Shortly after the Gingrich fight, Pacifica development staffer Julie Drizen asked Goodman to continue the program indefinitely. In early 1996 the two came up with a title, Democracy Now!, and an on air slogan that reflected the show’s sassy spirit: “The Exception to the Rulers.” Larry Bensky signed on as a political commentator. Columnist Juan Gonzalez of the New York Daily News joined as co-host twice a week. Almost immediately the show began making waves across the community radio system. In early 1997 WRTI in Philadelphia unceremoniously dumped Democracy Now! just as it prepared to air commentaries by controversial Pennsylvania deathrow inmate Mumia Abu-Jamal, convicted of killing a police officer.
But most community stations enthusiastically stayed with Democracy Now! – once they joined. The trick was getting them to join, which meant getting them to apportion an hour every day for the show, which meant getting at least three or four volunteer hosts at each station to move aside. “We all feel very strongly about how good a program [Democracy Now!] is,” a manager for radio station WORT in Madison, Wisconsin, told a reporter for Current magazine. “But our commitment by mission statement is to provide as much local access as we can, to provide our community with a window to the airwaves.”

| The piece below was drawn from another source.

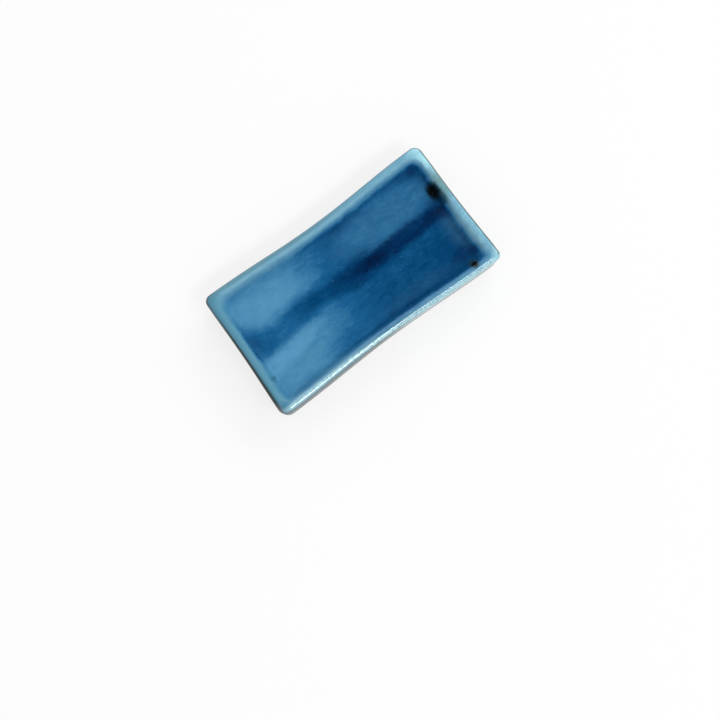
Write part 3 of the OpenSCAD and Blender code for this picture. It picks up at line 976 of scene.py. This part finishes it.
def table_material():
    material, tree, shader, place = new_material("white table")
    colour = blended(tree, cloud(tree, place, 0.02, 2), TABLE_DARK, TABLE_LIGHT)
    tree.links.new(colour, shader.inputs["Base Color"])
    shader.inputs["Roughness"].default_value = 0.9
    shader.inputs["Specular IOR Level"].default_value = 0.1
    # Seen directly or mirrored, the table is lifted towards white, so that the shadow on it stays faint
    ray = tree.nodes.new("ShaderNodeLightPath").outputs
    seen = maths(tree, "MAXIMUM", ray["Is Camera Ray"], ray["Is Glossy Ray"])
    white = node(tree, "ShaderNodeEmission", {"Color": (1, 1, 1, 1), "Strength": 1.0}).outputs[0]
    feeds = {0: product(tree, seen, TABLE_LIFT), 1: shader.outputs[0], 2: white}
    lifted = node(tree, "ShaderNodeMixShader", feeds).outputs[0]
    tree.links.new(lifted, tree.nodes["Material Output"].inputs["Surface"])
    return material


# ---- Table, light and camera ----

TABLE_R = 2.5
CAMERA_TURN = math.radians(-37)
CAMERA_HEIGHT = math.radians(80)
CAMERA_AWAY = 330 * MM
CAMERA_LENS = 80.2
AIM_RIGHT = 1.82 * MM
AIM_UP = -17 * MM
AIM_Z = 7.4 * MM


def table_top(material):
    bm = bmesh.new()
    bmesh.ops.create_circle(bm, cap_ends=True, segments=64, radius=TABLE_R)
    mesh_object(bm, "table_top", material)


def sky():
    """Soft surround, with a dark patch straight overhead so that the glossy well stays deep."""
    world = bpy.data.worlds.new("soft surround")
    bpy.context.scene.world = world
    world.use_nodes = True
    tree = world.node_tree
    way = node(tree, "ShaderNodeTexCoord", {}).outputs["Generated"]
    up = node(tree, "ShaderNodeSeparateXYZ", {0: way}).outputs["Z"]
    strength = product(
        tree, eased(tree, up, 0.0, 0.4, 0.35, 0.78), eased(tree, up, 0.8, 0.94, 1.0, 0.03))
    backdrop = tree.nodes["Background"]
    backdrop.inputs["Color"].default_value = (1, 1, 1, 1)
    tree.links.new(strength, backdrop.inputs["Strength"])


def hung(name, data, place, back):
    """Lamp or camera at a place, with its back turned this way."""
    made = bpy.data.objects.new(name, data)
    made.location = place
    made.rotation_mode = "QUATERNION"
    made.rotation_quaternion = back.to_track_quat("Z", "Y")
    bpy.context.scene.collection.objects.link(made)
    return made


def lamp(name, way, distance, size_x, size_y, power):
    """Area lamp that looks at the rest from a direction."""
    data = bpy.data.lights.new(name, "AREA")
    data.shape = "RECTANGLE"
    data.size, data.size_y = size_x, size_y
    data.energy = power
    direction = Vector(way).normalized()
    hung(name, data, direction * distance, direction)


def camera():
    data = bpy.data.cameras.new("camera")
    data.sensor_width = 36
    data.lens = CAMERA_LENS
    data.clip_start, data.clip_end = 0.01, 20
    right = Vector((math.cos(CAMERA_TURN), math.sin(CAMERA_TURN), 0))
    up = Vector((0, 0, 1)).cross(right)
    back = Vector((
        math.sin(CAMERA_TURN) * math.cos(CAMERA_HEIGHT),
        -math.cos(CAMERA_TURN) * math.cos(CAMERA_HEIGHT),
        math.sin(CAMERA_HEIGHT)))
    aim = right * AIM_RIGHT + up * AIM_UP + Vector((0, 0, AIM_Z))
    bpy.context.scene.camera = hung("camera", data, aim + back * CAMERA_AWAY, back)


# ---- The scene ----

iron = iron_material("melted iron mark", 0.6, [LARGE_SPOT, SMALL_SPOT])
faint_iron = iron_material("faint iron mark", 0.08, [SPECK])

clay_dish(bare_clay_material())
skin = glaze_skin(glaze_material("thin blue glaze", 0.7, 0.06))
glaze_floor(glaze_material("pooled blue glaze", 1.0, 0.08))
iron_blot("iron_blot_large", "iron_spot_large", LARGE_SPOT, BLOT_CROWN, skin, iron)
iron_blot("iron_blot_small", "iron_spot_small", SMALL_SPOT, BLOT_CROWN, skin, iron)
iron_blot("iron_fleck", "iron_speck", SPECK, FLECK_CROWN, skin, faint_iron)

table_top(table_material())
sky()
lamp("key window", way=(0.75, 0.3, 0.58), distance=0.9, size_x=0.9, size_y=0.4, power=2.9)
lamp("front strip", way=(0.1, -0.55, 0.83), distance=0.8, size_x=0.35, size_y=0.12, power=1.85)
camera()
bpy.context.scene.view_settings.view_transform = "Standard"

Within Pacifica, then executive director Pat Scott pushed hard to make sure that all five network stations ran the program. Then in December of 1997 the foundation launched its own satellite service, a less expensive alternative to NPR’s Public Radio Satellite System. Pacifica’s new service distributed Democracy Now! and 17 other programs, including a half-hour Pacifica Network News. Soon dozens of community radio stations began affiliating. In 1998 Pacifica listed 56 community station members. By 2000 one audience research analyst estimated that Pacifica radio alone reached approximately 800,000 people a week – with affiliates, the total came to about one million a week. Some Pacifica stations played Democracy Now! twice a day. KPFK ran it twice every morning. Amy Goodman and Pacifica quickly became synonymous.